_Objective_
Repeat the material exactly, leaving nothing out.

_Dataset excerpt_

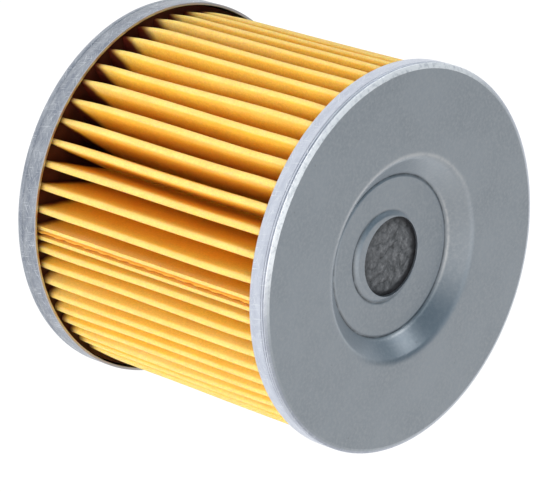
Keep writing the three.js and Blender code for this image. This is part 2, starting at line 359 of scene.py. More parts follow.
# %% Finish tools
def object_place(tree):
    """The surface point in the filter's own space."""
    return add_node(tree, "ShaderNodeTexCoord").outputs["Object"]


def noise(tree, size_mm, detail=3, roughness=0.55, place=None):
    """Noise whose features are about size_mm wide."""
    source = place if place is not None else object_place(tree)
    node = add_node(tree, "ShaderNodeTexNoise", Vector=source, Scale=1 / (size_mm * MM))
    node.inputs["Detail"].default_value = detail
    node.inputs["Roughness"].default_value = roughness
    return node.outputs["Fac"]


def step_up(tree, value, start, end):
    """0 before start, 1 after end, and a smooth rise between them, for a socket."""
    node = add_node(tree, "ShaderNodeMapRange", {"interpolation_type": "SMOOTHSTEP"}, Value=value)
    node.inputs["From Min"].default_value = start
    node.inputs["From Max"].default_value = end
    return node.outputs["Result"]


def radius_and_height(tree):
    """Distance from the axis and height, both in millimetres."""
    axes = add_node(tree, "ShaderNodeSeparateXYZ", Vector=object_place(tree))
    flat = add_node(tree, "ShaderNodeCombineXYZ", X=axes.outputs["X"], Y=axes.outputs["Y"])
    across = add_node(tree, "ShaderNodeVectorMath", {"operation": "LENGTH"})
    tree.links.new(flat.outputs[0], across.inputs[0])
    millimetres = 1 / MM
    return (
        maths(tree, "MULTIPLY", across.outputs["Value"], millimetres),
        maths(tree, "MULTIPLY", axes.outputs["Z"], millimetres),
    )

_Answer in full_
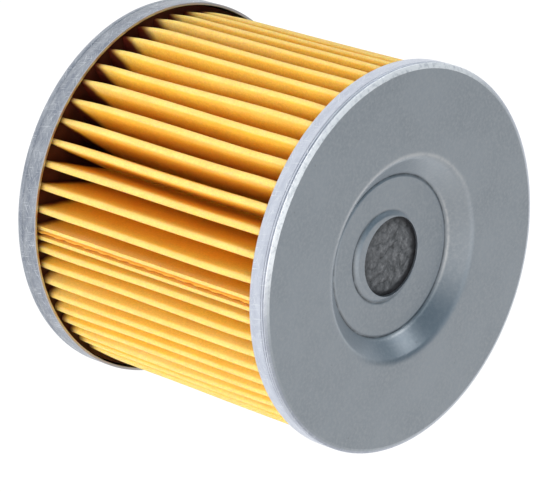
Keep writing the three.js and Blender code for this image. This is part 2, starting at line 359 of scene.py. More parts follow.
# %% Finish tools
def object_place(tree):
    """The surface point in the filter's own space."""
    return add_node(tree, "ShaderNodeTexCoord").outputs["Object"]


def noise(tree, size_mm, detail=3, roughness=0.55, place=None):
    """Noise whose features are about size_mm wide."""
    source = place if place is not None else object_place(tree)
    node = add_node(tree, "ShaderNodeTexNoise", Vector=source, Scale=1 / (size_mm * MM))
    node.inputs["Detail"].default_value = detail
    node.inputs["Roughness"].default_value = roughness
    return node.outputs["Fac"]


def step_up(tree, value, start, end):
    """0 before start, 1 after end, and a smooth rise between them, for a socket."""
    node = add_node(tree, "ShaderNodeMapRange", {"interpolation_type": "SMOOTHSTEP"}, Value=value)
    node.inputs["From Min"].default_value = start
    node.inputs["From Max"].default_value = end
    return node.outputs["Result"]


def radius_and_height(tree):
    """Distance from the axis and height, both in millimetres."""
    axes = add_node(tree, "ShaderNodeSeparateXYZ", Vector=object_place(tree))
    flat = add_node(tree, "ShaderNodeCombineXYZ", X=axes.outputs["X"], Y=axes.outputs["Y"])
    across = add_node(tree, "ShaderNodeVectorMath", {"operation": "LENGTH"})
    tree.links.new(flat.outputs[0], across.inputs[0])
    millimetres = 1 / MM
    return (
        maths(tree, "MULTIPLY", across.outputs["Value"], millimetres),
        maths(tree, "MULTIPLY", axes.outputs["Z"], millimetres),
    )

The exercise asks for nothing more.